##### SOURCE MATERIAL
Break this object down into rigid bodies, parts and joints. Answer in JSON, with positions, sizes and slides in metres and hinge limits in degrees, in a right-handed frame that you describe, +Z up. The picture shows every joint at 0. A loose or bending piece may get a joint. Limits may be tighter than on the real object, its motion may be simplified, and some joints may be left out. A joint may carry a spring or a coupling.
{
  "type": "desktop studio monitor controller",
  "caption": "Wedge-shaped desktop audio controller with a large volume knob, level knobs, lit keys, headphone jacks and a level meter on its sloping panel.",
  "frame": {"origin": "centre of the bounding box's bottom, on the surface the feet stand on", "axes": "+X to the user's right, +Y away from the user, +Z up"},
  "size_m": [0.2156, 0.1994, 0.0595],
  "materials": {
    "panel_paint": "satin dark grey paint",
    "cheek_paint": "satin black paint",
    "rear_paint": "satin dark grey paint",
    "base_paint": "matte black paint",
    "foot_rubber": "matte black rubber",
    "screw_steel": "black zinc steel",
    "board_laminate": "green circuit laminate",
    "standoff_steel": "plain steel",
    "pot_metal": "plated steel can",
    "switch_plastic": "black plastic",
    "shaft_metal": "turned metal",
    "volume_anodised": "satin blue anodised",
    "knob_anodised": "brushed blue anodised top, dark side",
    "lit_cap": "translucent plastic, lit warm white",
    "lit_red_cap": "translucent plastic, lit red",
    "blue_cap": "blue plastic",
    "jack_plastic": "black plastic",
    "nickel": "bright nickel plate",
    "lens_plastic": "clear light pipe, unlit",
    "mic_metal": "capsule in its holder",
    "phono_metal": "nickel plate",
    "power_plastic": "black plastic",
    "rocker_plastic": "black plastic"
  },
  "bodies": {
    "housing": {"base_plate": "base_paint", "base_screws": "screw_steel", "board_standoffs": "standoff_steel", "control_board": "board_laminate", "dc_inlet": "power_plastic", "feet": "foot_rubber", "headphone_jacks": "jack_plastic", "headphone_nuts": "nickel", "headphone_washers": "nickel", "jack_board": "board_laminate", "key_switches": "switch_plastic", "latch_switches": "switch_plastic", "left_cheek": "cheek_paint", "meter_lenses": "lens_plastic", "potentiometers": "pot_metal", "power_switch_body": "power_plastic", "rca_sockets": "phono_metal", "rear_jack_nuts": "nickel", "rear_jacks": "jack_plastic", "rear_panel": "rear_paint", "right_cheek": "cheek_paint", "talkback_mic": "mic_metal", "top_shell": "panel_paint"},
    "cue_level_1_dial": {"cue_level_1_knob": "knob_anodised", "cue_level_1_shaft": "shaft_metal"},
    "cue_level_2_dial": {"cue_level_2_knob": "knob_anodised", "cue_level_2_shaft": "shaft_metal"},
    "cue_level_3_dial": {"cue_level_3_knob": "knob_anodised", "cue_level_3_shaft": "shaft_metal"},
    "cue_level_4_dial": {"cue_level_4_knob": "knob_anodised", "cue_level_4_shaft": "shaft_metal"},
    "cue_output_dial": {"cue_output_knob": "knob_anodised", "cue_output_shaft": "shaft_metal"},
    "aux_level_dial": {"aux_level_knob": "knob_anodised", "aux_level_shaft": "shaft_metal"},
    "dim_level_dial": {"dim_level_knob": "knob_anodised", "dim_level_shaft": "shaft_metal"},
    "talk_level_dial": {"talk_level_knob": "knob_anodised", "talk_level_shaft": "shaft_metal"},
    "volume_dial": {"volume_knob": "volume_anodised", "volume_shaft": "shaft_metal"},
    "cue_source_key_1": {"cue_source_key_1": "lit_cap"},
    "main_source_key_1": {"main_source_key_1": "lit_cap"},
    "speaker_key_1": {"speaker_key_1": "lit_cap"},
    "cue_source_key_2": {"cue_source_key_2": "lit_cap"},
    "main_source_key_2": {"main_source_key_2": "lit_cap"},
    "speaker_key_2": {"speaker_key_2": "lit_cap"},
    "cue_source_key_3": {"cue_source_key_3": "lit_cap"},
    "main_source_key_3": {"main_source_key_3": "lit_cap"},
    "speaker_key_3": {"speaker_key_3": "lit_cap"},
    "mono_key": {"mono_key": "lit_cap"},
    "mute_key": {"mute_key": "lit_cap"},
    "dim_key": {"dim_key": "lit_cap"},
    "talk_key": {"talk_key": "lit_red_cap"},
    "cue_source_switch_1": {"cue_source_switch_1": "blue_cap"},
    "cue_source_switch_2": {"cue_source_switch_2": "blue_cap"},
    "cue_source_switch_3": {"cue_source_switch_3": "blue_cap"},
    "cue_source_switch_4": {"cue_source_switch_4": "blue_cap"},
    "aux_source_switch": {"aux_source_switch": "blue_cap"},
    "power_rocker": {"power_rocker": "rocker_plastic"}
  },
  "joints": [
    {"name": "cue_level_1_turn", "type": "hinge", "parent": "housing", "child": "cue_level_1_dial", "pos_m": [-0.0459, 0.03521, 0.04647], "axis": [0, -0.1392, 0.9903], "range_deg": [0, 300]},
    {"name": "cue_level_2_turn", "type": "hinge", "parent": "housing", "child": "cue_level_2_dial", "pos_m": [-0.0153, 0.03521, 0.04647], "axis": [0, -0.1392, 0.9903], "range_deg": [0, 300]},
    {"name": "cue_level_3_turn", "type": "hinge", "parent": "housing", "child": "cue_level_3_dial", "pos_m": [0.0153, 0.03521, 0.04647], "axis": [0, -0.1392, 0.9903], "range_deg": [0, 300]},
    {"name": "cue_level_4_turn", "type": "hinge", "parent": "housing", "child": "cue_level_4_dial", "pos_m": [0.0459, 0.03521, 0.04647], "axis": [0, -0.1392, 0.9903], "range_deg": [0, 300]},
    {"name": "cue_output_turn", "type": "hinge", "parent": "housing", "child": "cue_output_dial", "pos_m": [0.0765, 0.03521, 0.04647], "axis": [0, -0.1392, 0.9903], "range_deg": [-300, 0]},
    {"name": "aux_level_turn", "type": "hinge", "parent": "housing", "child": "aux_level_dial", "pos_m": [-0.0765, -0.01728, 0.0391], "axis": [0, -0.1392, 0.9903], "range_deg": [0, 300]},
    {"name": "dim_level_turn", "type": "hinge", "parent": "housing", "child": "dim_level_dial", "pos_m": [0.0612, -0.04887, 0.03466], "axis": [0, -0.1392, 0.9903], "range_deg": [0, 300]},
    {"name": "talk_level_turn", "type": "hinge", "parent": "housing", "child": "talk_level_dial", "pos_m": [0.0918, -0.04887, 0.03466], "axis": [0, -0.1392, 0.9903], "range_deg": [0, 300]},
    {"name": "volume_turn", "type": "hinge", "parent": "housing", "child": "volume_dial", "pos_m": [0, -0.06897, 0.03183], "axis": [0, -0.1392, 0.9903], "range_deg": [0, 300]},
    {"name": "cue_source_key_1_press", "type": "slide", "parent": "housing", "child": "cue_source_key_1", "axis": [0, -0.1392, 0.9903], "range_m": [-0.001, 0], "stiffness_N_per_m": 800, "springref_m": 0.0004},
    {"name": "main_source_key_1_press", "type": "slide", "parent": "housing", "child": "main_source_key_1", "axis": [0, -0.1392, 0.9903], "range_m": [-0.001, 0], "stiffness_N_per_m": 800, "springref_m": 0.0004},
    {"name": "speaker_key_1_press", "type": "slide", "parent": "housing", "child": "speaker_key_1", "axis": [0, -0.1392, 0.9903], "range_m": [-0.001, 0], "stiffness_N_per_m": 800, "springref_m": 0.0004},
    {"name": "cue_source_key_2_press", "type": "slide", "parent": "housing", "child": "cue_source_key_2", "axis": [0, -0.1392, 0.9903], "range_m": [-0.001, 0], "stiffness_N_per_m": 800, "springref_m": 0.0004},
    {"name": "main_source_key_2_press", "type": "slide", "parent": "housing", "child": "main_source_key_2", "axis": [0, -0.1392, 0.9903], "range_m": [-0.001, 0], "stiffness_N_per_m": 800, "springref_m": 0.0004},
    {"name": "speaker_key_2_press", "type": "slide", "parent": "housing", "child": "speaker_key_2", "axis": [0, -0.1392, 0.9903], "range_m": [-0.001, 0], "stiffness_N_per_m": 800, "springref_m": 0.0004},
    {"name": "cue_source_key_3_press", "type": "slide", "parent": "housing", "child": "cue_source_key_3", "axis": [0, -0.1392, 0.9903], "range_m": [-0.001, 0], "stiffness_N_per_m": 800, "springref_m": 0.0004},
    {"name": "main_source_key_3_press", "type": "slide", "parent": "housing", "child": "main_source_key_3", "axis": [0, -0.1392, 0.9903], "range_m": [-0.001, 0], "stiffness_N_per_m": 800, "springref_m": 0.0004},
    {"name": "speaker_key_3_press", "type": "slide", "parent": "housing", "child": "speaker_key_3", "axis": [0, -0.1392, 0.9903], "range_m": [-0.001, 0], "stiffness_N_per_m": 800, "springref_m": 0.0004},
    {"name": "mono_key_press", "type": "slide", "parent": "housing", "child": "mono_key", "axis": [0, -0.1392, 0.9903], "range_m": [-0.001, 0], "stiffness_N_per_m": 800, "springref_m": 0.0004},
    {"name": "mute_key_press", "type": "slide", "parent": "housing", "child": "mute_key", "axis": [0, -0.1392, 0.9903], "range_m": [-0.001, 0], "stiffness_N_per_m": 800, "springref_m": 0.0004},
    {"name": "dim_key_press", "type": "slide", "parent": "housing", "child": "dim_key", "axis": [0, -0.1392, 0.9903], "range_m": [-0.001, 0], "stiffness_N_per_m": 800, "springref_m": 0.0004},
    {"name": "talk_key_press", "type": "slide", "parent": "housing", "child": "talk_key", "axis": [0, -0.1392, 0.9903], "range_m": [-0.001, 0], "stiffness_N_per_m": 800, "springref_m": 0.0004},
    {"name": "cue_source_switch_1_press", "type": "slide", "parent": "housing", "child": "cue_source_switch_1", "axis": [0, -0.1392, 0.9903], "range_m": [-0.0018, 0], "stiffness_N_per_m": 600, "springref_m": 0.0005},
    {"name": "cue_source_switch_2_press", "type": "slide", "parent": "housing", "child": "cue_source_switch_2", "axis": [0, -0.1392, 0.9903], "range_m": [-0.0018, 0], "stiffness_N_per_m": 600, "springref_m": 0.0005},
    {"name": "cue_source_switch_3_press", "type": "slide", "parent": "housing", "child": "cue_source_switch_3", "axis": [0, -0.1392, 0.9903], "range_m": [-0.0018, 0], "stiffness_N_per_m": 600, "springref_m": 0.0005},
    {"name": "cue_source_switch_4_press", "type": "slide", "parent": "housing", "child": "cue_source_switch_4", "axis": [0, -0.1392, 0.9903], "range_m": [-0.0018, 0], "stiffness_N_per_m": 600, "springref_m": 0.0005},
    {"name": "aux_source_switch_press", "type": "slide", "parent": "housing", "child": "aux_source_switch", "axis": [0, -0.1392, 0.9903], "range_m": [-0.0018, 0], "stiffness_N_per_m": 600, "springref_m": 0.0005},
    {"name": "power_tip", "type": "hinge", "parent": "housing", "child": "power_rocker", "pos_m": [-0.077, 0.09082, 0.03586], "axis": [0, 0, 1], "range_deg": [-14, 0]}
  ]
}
##########
## WHAT THIS TASK INVOLVES
From the data, pick out every line that includes "joints".

## THE ANSWER
Break this object down into rigid bodies, parts and joints. Answer in JSON, with positions, sizes and slides in metres and hinge limits in degrees, in a right-handed frame that you describe, +Z up. The picture shows every joint at 0. A loose or bending piece may get a joint. Limits may be tighter than on the real object, its motion may be simplified, and some joints may be left out. A joint may carry a spring or a coupling.
  "joints": [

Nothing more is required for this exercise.